Staff photo— Rod Aydelotte

Baylor Homecoming is an exciting time of year, not only for Baylor alumni but Waco-area residents. The weekend at hand offers an undoubtedly spirited football game (Kansas almost bumped off TCU a week ago), a Saturday morning parade (see you at 8) and such individual draws as the alumni picnic and the bonfire.

But this year BU alumni — between catching up with one another — should also be debating Baylor University’s future amid exceedingly troubled times. Mindful alumni should be pressing reforms to ensure their alma mater’s governance, integrity and accountability. And if this means politely but firmly forcing cornered regents to fully discuss such reforms, so much the better. If such discussions don’t happen, Baylor may pay the price in ways that justify the humiliation of all.

Regents are not only leaders in Baylor’s destiny but accountable representatives of the alumni upon whom so much of Baylor’s future depends. Many alumni allege, correctly or not, that regents have acted more out of self-interest than in the interest of the university amid a worsening scandal over handling and preventing sexual assaults.

Among factors that enable the BU board of regents to dig itself deeper and deeper into an abyss: its tragic penchant for secrecy — not only through closed-door meetings but an obviously failed strategy of ignoring charges of incompetence and mismanagement that continue to pile up at its door. Regents’ strategy seems to be: Ignore the charges, ignore the scandal and maybe it will all go away.

Meanwhile, Baylor — a university that ought to be garnering national attention for its supposedly Christian principles, pioneering research and athletic strides — instead allows its enemies and doubters to further define it. Without forces to actively and honestly counter damning claims (except in court, facing lawsuits), or at least answer them, regents bolster the arguments of those who claim they’re further mishandling a widening crisis.

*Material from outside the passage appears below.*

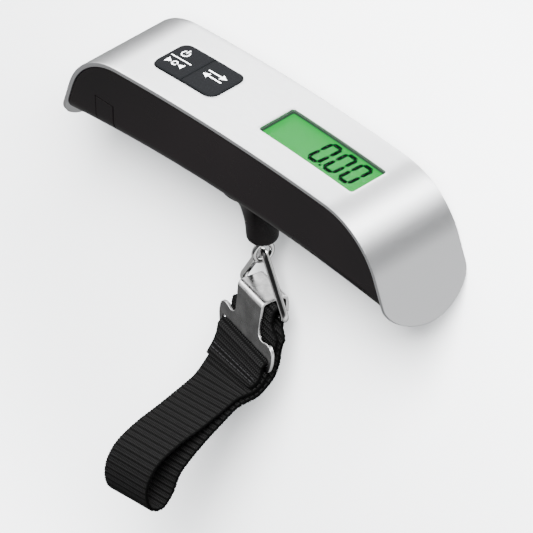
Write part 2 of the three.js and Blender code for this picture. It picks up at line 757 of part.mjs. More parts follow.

Indeed, alumni now gather as fallout spreads from the resignation of Title IX Coordinator Patty Crawford, who claims Baylor senior leadership has actually resisted her efforts to safeguard student rights and battle gender violence; evidence of dissension in the ranks of the coaching staff; and the likelihood of a U.S. Department of Education Office for Civil Rights investigation, which Baylor had hoped to avoid. Not anymore.

We wish all alumni an enjoyable weekend. But if they and regents aren’t having painfully frank discussions about reforms involving transparency and accountability — for instance, BU regents meeting formally with the press after each and every closed-door board meeting to talk about the good and the bad — then all deserve blame as this situation only worsens. It’s time regents demand higher standards of themselves, befitting an aspiring top-tier Christian university.